Challenge >> Collect all lines from the listing that include the string "code".

Data section >>
■ ■ ■ ■ ■ ■ ■

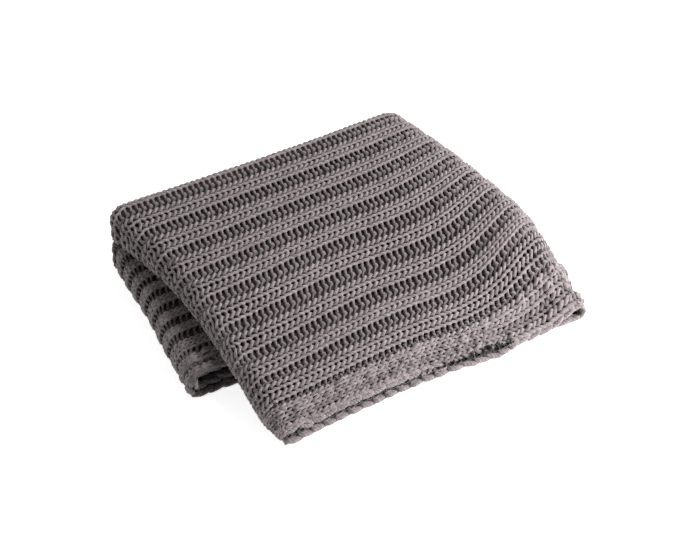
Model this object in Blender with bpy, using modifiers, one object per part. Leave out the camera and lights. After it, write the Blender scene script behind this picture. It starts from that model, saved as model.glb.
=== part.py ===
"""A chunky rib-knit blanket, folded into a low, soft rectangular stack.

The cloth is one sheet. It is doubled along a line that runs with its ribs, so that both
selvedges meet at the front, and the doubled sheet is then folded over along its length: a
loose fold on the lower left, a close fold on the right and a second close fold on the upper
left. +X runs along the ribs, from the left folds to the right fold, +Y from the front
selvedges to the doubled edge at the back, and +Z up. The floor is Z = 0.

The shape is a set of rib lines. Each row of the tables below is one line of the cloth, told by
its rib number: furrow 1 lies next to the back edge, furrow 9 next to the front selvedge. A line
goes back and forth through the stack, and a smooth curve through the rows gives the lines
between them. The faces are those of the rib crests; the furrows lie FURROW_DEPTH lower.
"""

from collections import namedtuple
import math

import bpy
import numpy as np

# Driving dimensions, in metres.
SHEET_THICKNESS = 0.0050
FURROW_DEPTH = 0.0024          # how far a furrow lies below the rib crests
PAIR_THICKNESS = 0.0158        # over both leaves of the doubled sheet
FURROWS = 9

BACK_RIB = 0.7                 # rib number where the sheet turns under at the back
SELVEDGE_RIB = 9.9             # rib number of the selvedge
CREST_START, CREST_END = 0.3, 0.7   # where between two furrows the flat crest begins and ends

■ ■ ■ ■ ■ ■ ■

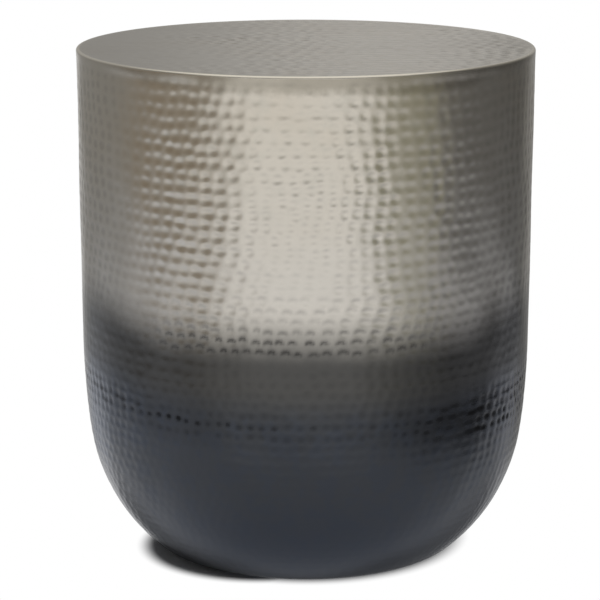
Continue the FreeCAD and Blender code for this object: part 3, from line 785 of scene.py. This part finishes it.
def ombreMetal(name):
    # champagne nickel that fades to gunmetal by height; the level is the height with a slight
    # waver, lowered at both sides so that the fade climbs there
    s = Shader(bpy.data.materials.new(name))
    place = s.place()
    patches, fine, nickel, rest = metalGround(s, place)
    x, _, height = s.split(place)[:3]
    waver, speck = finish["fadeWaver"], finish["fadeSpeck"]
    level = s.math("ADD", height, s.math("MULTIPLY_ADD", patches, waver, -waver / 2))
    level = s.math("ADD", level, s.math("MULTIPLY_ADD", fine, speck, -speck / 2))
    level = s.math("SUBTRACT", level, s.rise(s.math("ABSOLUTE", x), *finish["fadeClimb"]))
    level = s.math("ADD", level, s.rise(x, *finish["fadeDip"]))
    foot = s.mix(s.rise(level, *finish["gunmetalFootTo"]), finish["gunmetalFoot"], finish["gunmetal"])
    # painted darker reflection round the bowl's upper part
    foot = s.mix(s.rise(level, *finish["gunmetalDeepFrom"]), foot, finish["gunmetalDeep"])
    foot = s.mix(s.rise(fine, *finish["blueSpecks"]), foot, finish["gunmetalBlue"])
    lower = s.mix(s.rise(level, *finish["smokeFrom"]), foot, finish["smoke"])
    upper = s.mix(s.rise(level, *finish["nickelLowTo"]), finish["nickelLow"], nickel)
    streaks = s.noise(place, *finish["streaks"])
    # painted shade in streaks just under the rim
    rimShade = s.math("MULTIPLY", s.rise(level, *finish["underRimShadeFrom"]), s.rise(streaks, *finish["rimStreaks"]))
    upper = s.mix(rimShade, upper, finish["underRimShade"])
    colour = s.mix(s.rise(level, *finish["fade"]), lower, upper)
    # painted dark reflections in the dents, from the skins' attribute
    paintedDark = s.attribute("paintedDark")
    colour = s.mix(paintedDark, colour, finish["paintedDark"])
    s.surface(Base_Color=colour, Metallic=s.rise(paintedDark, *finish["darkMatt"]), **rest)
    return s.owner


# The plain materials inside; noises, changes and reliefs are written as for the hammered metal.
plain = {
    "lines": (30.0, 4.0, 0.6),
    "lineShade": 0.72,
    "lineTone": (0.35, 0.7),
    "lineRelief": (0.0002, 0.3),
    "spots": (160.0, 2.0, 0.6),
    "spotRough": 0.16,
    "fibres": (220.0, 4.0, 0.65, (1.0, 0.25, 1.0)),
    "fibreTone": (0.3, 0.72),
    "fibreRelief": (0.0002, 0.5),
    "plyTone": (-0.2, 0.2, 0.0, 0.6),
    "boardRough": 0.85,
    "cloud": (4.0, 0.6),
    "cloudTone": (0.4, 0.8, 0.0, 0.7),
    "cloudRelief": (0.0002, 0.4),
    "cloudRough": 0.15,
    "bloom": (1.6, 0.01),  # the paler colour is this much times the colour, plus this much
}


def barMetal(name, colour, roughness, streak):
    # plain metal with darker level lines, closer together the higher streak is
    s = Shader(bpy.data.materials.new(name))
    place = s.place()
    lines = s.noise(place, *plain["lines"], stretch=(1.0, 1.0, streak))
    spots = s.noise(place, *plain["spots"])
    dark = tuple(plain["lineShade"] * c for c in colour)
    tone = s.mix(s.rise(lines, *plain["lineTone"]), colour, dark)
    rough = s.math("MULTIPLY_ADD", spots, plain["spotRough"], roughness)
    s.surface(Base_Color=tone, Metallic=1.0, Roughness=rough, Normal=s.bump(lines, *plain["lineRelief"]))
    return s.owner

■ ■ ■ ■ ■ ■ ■

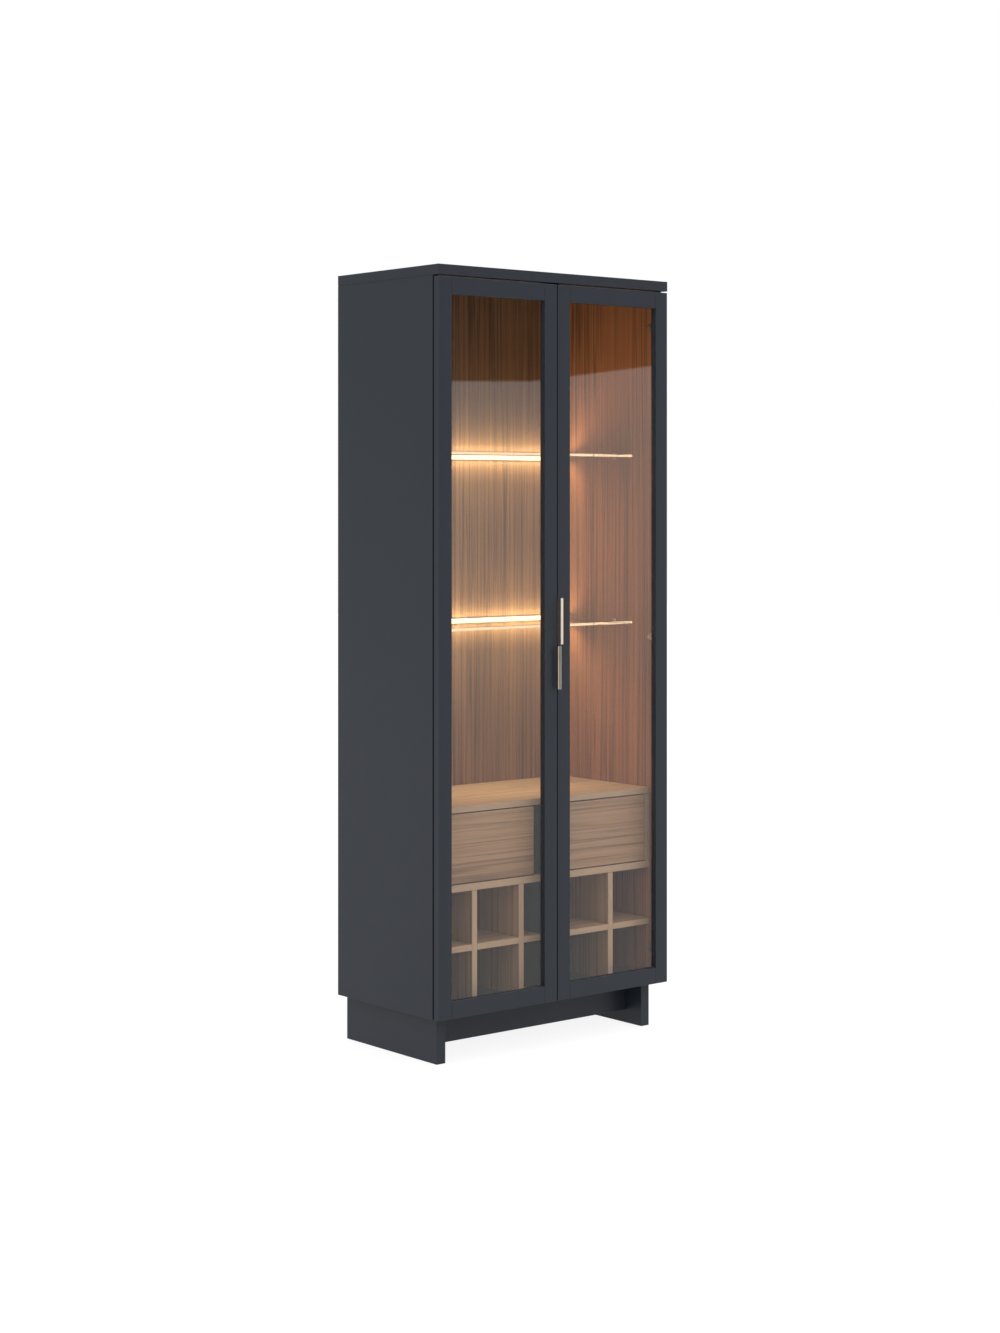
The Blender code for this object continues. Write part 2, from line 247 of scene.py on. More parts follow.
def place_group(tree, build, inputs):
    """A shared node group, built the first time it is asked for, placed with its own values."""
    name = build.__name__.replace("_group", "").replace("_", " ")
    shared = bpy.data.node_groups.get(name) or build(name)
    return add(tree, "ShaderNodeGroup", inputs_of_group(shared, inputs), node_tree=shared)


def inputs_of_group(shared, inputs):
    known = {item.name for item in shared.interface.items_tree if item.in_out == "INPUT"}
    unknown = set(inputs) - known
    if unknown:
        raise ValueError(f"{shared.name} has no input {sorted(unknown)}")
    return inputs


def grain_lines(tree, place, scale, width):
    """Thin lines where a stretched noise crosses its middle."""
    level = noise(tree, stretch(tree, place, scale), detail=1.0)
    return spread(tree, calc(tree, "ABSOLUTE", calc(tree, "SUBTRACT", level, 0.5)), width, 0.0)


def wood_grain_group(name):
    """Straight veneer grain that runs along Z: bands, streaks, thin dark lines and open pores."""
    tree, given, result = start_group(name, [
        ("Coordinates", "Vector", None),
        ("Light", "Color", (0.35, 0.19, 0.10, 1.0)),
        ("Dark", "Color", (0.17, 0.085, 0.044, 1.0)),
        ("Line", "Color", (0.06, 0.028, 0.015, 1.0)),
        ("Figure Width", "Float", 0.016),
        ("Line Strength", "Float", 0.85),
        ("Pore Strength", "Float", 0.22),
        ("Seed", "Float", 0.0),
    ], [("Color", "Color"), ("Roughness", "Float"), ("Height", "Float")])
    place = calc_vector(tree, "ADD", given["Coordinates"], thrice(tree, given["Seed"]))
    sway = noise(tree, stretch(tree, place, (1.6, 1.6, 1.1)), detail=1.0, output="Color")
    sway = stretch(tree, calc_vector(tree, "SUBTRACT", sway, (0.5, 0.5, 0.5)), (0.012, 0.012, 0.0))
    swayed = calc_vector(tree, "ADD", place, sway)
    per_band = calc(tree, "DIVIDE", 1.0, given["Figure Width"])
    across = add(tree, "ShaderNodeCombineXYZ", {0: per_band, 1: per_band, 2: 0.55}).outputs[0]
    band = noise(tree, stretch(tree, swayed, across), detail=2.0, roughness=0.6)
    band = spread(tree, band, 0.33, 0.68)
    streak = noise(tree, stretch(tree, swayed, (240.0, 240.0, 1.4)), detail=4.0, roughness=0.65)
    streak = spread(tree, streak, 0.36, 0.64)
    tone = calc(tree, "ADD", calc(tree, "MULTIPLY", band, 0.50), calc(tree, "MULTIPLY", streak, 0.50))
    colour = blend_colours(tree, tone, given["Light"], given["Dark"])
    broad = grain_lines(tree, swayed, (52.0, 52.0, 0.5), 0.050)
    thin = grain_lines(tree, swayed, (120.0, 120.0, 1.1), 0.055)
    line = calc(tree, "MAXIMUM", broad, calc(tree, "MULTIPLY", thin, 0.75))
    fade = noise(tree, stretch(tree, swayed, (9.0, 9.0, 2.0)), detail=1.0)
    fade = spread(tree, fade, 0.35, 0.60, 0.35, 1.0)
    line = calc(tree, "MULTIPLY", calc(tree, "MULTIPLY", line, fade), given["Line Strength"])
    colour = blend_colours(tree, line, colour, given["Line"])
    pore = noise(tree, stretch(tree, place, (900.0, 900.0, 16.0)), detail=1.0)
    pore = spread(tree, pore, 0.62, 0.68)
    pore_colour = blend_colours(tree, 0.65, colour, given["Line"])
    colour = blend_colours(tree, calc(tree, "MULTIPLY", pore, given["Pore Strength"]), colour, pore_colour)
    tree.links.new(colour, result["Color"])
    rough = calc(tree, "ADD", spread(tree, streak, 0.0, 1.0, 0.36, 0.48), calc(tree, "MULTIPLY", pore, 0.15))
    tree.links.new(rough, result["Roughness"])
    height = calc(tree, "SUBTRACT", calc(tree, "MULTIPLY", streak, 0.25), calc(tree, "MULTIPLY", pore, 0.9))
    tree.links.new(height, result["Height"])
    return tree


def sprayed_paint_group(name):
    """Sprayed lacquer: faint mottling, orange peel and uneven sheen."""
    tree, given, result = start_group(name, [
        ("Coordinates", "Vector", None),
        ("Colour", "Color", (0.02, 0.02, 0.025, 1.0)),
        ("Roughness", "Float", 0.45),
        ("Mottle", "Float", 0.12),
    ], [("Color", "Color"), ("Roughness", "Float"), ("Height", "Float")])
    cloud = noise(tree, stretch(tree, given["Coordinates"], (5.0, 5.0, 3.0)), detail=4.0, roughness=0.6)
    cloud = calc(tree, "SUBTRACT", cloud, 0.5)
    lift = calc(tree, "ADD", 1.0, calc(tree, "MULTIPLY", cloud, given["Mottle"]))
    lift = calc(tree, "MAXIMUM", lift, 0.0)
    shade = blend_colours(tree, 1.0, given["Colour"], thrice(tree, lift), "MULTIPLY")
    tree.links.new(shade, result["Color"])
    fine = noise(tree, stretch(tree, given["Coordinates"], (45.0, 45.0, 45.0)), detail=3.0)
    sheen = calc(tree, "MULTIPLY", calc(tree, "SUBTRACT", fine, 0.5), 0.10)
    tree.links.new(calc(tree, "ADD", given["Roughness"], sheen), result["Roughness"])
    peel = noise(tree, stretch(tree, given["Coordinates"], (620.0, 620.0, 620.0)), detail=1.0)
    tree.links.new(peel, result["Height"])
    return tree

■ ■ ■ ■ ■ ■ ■

Reply >>
Continue the FreeCAD and Blender code for this object: part 3, from line 785 of scene.py. This part finishes it.
The Blender code for this object continues. Write part 2, from line 247 of scene.py on. More parts follow.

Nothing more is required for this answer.